Now, on December 9th, the Council finally found an agreement to fight the abusive use of the PWD. This was made possible partly by Poland’s decision to join the group of those wanting to reform the 1996 directive. Member States will have the right to require more documents when realising controls. However, they will need to notify to the Commission the measures they will take to implement the new deal, to make sure these measures remain “proportionate”. Moreover, in the construction industry, businesses will be responsible for fraud committed by their subcontractors. This “joint and several liability” scheme can be optionally extended to other sectors.

Sources: Le Monde (Q&A, deal), EU Observer.

Citizenship

Up 2 Youth: the initiative of the EPP ahead of the #EU2014 elections

Political parties currently try to figure out how to better involve electors, in particular young people, in the European elections which will take place in May 2014.

The EPP, together with its youth branch, the YEPP, its think-tank, the Centre for European Studies (CES), and the European Democrat Students (EDS), has launched an online platform where young voters (18-30 years old) can give an input to the EPP programme by saying what should be the top issues and how to address them.

The best proposals will have a chance to be incorporated in the EPP electoral manifesto. Moreover, the 10 participants with the best proposals will be invited to the EPP Congress in Dublin, early March, where the EPP candidate for President of the European Commission will be revealed. Finally, the author of the best proposal will win a 6-month paid internship at the CES.

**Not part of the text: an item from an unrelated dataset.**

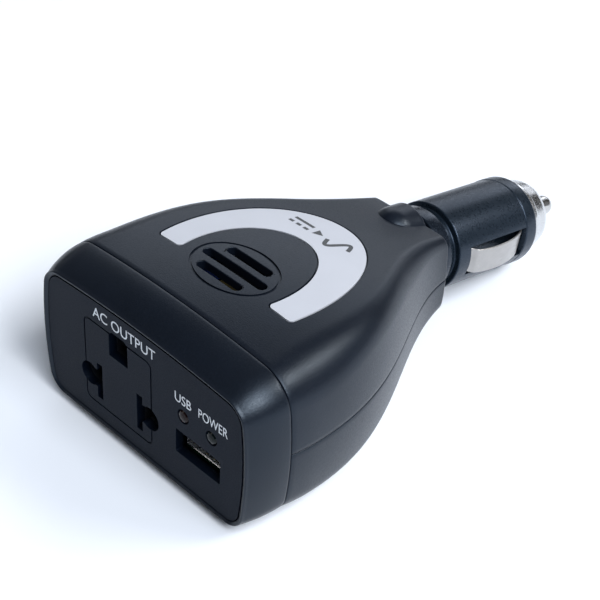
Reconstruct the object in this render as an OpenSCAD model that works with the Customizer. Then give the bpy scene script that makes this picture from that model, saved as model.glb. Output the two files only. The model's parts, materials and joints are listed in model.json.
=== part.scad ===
// Car power inverter: a bell-shaped two-part shell with a mains socket, a USB port
// and two lamps on its front panel, and a 12 V accessory plug on its neck.
// The front panel faces -Y, the plug points to +Y, and +Z is up.

/* [Shell] */
// Full width of the shell where it is widest
body_w = 68; // [64:0.5:72]
// Full width of the shell at the neck
neck_w = 24.4; // [23:0.2:27]
// Distance from the front panel to the end of the neck
body_len = 77.3; // [76:0.1:79]
// Length of the separate front bezel
bezel_len = 9.2; // [8:0.1:10]
// Wall thickness of the shell
wall = 2; // [1.6:0.1:2.4]
// Full width of the front rim of the bezel
rim_w = 62; // [61:0.5:63]

/* [Front panel] */
// Full width of the inset front panel
panel_w = 59.6; // [58:0.2:60]
// Half height of the inset front panel
panel_hh = 15.3; // [15:0.1:15.6]
// Thickness of the front panel
panel_t = 2; // [1.6:0.1:2.4]
// Distance between the two flat blade slots
blade_pitch = 12.7; // [12.5:0.1:12.9]
// Distance between the two round pin holes
pin_pitch = 19; // [18.6:0.1:19.2]
// Sideways position of the mains socket
socket_x = -6.9; // [-8:0.1:-6]
// Sideways position of the USB port
usb_x = 17.1; // [16.5:0.1:17.5]
// Diameter of each indicator lamp
lamp_d = 3; // [2.8:0.1:3.1]

/* [Top details] */
// Number of vent slots in the grille
vent_count = 3; // [1:1:3]
// Spacing of the vent slots
vent_pitch = 4.1; // [3.9:0.1:4.3]
// Width of each vent slot
vent_w = 2.3; // [1.8:0.1:2.6]

/* [Plug] */
// Diameter of the plug barrel
plug_d = 21.2; // [20.8:0.1:21.4]
// Length of the plug barrel
plug_len = 29; // [28:0.5:30]
// Downward tilt of the plug
plug_tilt = 10.25; // [9:0.25:11.5]
// How far the contact springs stand above the barrel
contact_rise = 1.3; // [1:0.1:1.5]
// Diameter of the centre contact pin
pin_d = 4.9; // [4.6:0.1:5.4]

/* [Hidden] */
$fn = 48;

// Seat of the model: the lowest point lies on z = 0 and the length is centred on y = 0.
lift = 18.45;
mid_y = 64.82;

seam_y = bezel_len;
front_y = -0.4;
gap = 0.12;
screw_front = [25.8, 21.8];
screw_rear = [10.2, 64.5];
foot_front = [21, 15.5];
foot_rear = [11, 53];
foot_front_top = -16.4;
foot_rear_top = -16.95;
foot_r = 3;
board_top = -8.2;
board_t = 1.6;
neck_r = 9;
collar_r = 10;
hump_r = 5.8;
hump_up = 6.93;
hump_start = -12.68;
collar_back = -6.2;
collar_front = -2.2;
bore_r = 3.45;
fuse_r = 3.15;
fuse_len = 30;
nose_step = 0.17;
spigot_r = 7.4;
spigot_len = 5;
plug_y = body_len + 6.34;
plug_z = -2.63;
strip_w = 6;
strip_t = 0.5;
slot_w = 7.2;
slot_floor = 7.3;
slot_back = 4;
slot_front = 24.6;

module seat() translate([0, -mid_y, lift]) children();
module plug_frame() seat() translate([0, plug_y, plug_z]) rotate([-90 - plug_tilt, 0, 0]) children();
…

All information about the “Up 2 Youth” initiative is available here! And do not forget to tell politicians how you would address issues which matter to you!

International Relations

The developments in Ukraine and in the EU-Russia relationship

As the tension on Maidan Square in Kyiv increased, EU High Representative for Foreign Policy, Lady Catherine Ashton, went to Ukraine to meet the President Yanukowych and the leaders of the opposition and civil society in an attempt to prevent repression and find a peaceful solution to the demonstrations that have been lasting for over 2 weeks now. She urged the President to refrain from using violence against peaceful demonstrators who are determined to obtain new elections. Lady Ashton’s mission initially had a mixed success: although she has been received by the President for a very long meeting, during which she restated that the deal between the EU and Ukraine was still on the table, only hours later the police charged the crowd to regain some land in the centre of Kyiv. Moreover, the day before, the police had raided the seat of the biggest opposition party. However, until now, it seems that the police and the government will not resort to full repression. The Ukrainian leadership has sent contradictory signals about getting closer to the EU, saying that it could sign the deal if the EU offers financial support worth €20 billion. The EU rejected this option. Lately, it seems that the Ukrainian government could sign the deal “soon”: the vice-PM stated he talked to Stefan Füle, the EU Commissioner for enlargement and neighbourhood policy, about a timetable. The EU answered that it was ready to support the move and prepare a roadmap for the implementation of the agreement if Ukraine shows a clear will to sign it. Moreover, the Ukrainian minister of Foreign Affairs suggested that an influential foreign negotiator should help to bring the government and the opposition to the table of negotiation. The opposition supports such an idea. This may be another task for Lady Ashton.

Meanwhile, another type of reaction from Western leaders emerged when the German President, Joachim Gauck, announced he would not go to the Olympic Games due to take place in Sotschi (Russia) next year. Mr Gauck regularly criticises the violations to the rule of law and human rights in Russia. His decision to boycott the Olympic Games was criticised in turn by pro-Putin politicians. Other politicians in Europe followed, such as the new Luxembourgish minister responsible for sport, the socialist Romain Schneider, and the EU Commission Vice-president Viviane Reding to protest against the mishandling of minorities and the opposition.

Sources: Spiegel (police offensive, potential signature of the deal, Gauck, Reding), Luxemburger Wort, BBC, Euractiv, La Croix, EEAS statements (raid, visit to Ukraine).

Industry/Technology/Business

Progress on the path towards the banking union

The 28 ministers of Finance meeting this week have finally reached a pre-agreement on the second pillar of the banking union: how to deal together with banks in trouble, in particular how they would be refinanced in the future to avoid a repetition of the extremely onerous bail-outs that took place in the recent years and brought countries such as Ireland on the brink of bankruptcy. So, the new directive established a bail-in mechanism: first, the owners of a bank near bankruptcy will have to pay, then its creditors, then the people having deposits above €100.000, and only then the taxpayers. National resolution funds will be financed by banks: they will have to gather an amount of 1% of guaranteed deposits within the next 10 years. Banks with riskier activities will have to contribute more to the resolution funds.

In addition, the decision to shut-down a bank would be requested by a “resolution council” made up of national authorities. The Commission would then take the decision.

These rules shall be applicable from 1 January 2016. The deal should be finalised on December 18th, during another meeting: the Italian and Spanish ministers hinted that there was still significant work to do at the legal level.

Meanwhile, a single European resolution mechanism for the Eurozone is still being negotiated by Member States. Until now, Germany showed it is not keen on a single fund potentially backed by the ESM. However, such a single fund is considered to be indispensable to break the vicious circle between bank debt and sovereign debt in highly-indebted European countries.

Sources: EU Observer, Le Monde, Il Sole 24 Ore.

Next week…

The programme of the European Parliament is available here. Among the hot topics discussed in committee meetings next week: the banking union (after the latest evolutions), ensuring aid to the most deprived is preserved under the 2014-2020 MFF, a new round of talk about the Tobacco directive, opening the passenger rail services to more competition, and continuing to improve the rights of air passengers.

On the Council side, many meetings are scheduled. The Foreign Affairs Council will meet on Monday. The Agriculture and Fisheries Council meets on Monday and Tuesday. The General Affairs Council will meet on Tuesday. And finally, there will be the December reunion of the European Council on Thursday and Friday.